Обобществленье орудий товарного производства вытекает естественно из эволюции экономических отношений; переход к социализму в условиях нашей мысли вскрывает лишь стадии ликвидации старых форм; и — не вскрывает нам новых; диктатура трудящихся масс завершает последнюю стадию; но она вытекает естественно из условий развития капитала: социальная революция в этом смысле не есть революция; и она — буржуазна. Подлинный эволюционный перерыв, революция-собственно, наступает поздней, но тут занавес падает; новые социальные формы, по существу, нам не вскрыты; мы знаем о них лишь одно, что они невскрываемы, потому что орудия вскрытия (философия и научная мысль) суть продукты ветшающей буржуазной культуры; вместе с ней они падают; там, в моменте раскрытия новых творческих форм, проецирует бренная мысль свои бренные образы трудового хозяйства; труд — абстракция творчества; и трудовое хозяйство реально не вскрыто; невозможность конкретно раскрыть содержание будущей за-революционной эпохи теорией социализма осознана; в этом месте теория нам рисует скачок — в вовсе новое царство свободы; это царство свободы есть, в сущности, лишь признание нового измерения жизни вне бренных условий товарной культуры и ей обусловленной бренной рассудочной мысли. Только новым сознанием измеримо грядущее царство свободы; но сознание это лежит за пределом сознания, нам данного.

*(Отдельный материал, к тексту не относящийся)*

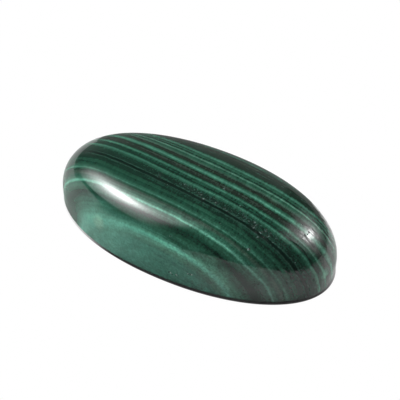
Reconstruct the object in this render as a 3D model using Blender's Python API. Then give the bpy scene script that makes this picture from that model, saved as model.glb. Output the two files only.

Так попытка нам выявить квинтэссенцию революции подменяется вынесением содержания ее за все виды ее проявлений, которые всё еще — эволюция упадающих, материально воспринятых форм. Точно так же теории наши о вещественно данных искусствах заставляют по-новому нас поставить вопрос: «Что такое искусство?» Не чудачество, а трагедия творчества, поднимает вопрос в том решительном виде, как он восстает у Толстого234. И, защищая искусство Бетховена, Вагнера, Гете от вопроса Толстого, невольно смешны мы — ни Вагнеры, ни Бетховены, ни Толстые, а только… любители красоты, ему посвящающие разве что часок перед сном.